While the gate creates a sense of boundary and approach, it has deteriorated over the decades. Loose mortar has allowed water to penetrate the brick, and the heavy iron gates and fence sections have rusted.
Work is underway to complete tuckpointing and replace damaged bricks and mortar. Samples of the original mortar were sent to a laboratory by project contractor Midwest Restoration to create an exact match. The second stage of work will remove rust, repair and paint the iron gates, fencing and lanterns, which will be completed this summer.
Midwest Restoration has partnered with the College in repairing other historic buildings, including restoring the iconic balconies on Le Fer Hall several years ago.

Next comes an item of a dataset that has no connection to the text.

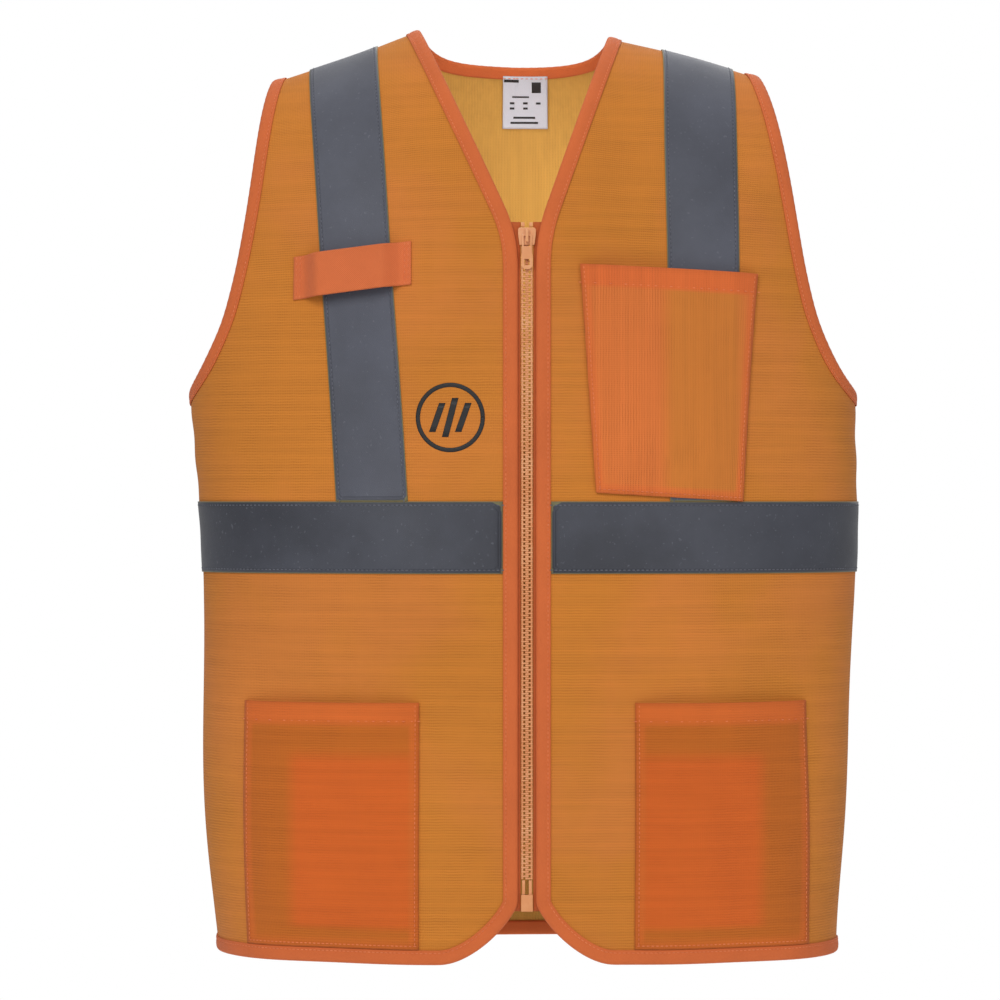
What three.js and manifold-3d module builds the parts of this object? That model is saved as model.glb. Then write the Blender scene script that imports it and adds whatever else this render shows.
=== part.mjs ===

“The gate creates an intentional first sense of progression into a special place – a progression that is echoed again and again in the classical architecture and landscape of the SMW Historic District. The central gate piers are only 20 feet apart, effectively narrowing the road to one lane which makes all those traveling through it slow down and take notice of the entry,” said Susan Dolle, director of grants and member of the SMW Historic District Committee.
“The architectural elements of the main entrance gate echo those on the buildings within – the classical details, the limestone urns and globes atop the gate piers conservatively suggest a grandness that was almost unimaginable in rural 1918 Indiana,” said Dolle, who adds that the gate contributes to the definition of the historic district, creating a front door and giving voice to the past – a time when the education of women in the U.S. was an anomaly. “Its grand stature indicated the success of an idea and a small band of determined women, who, facing incredible odds, created a place of culture in the wilderness.” explained Dolle.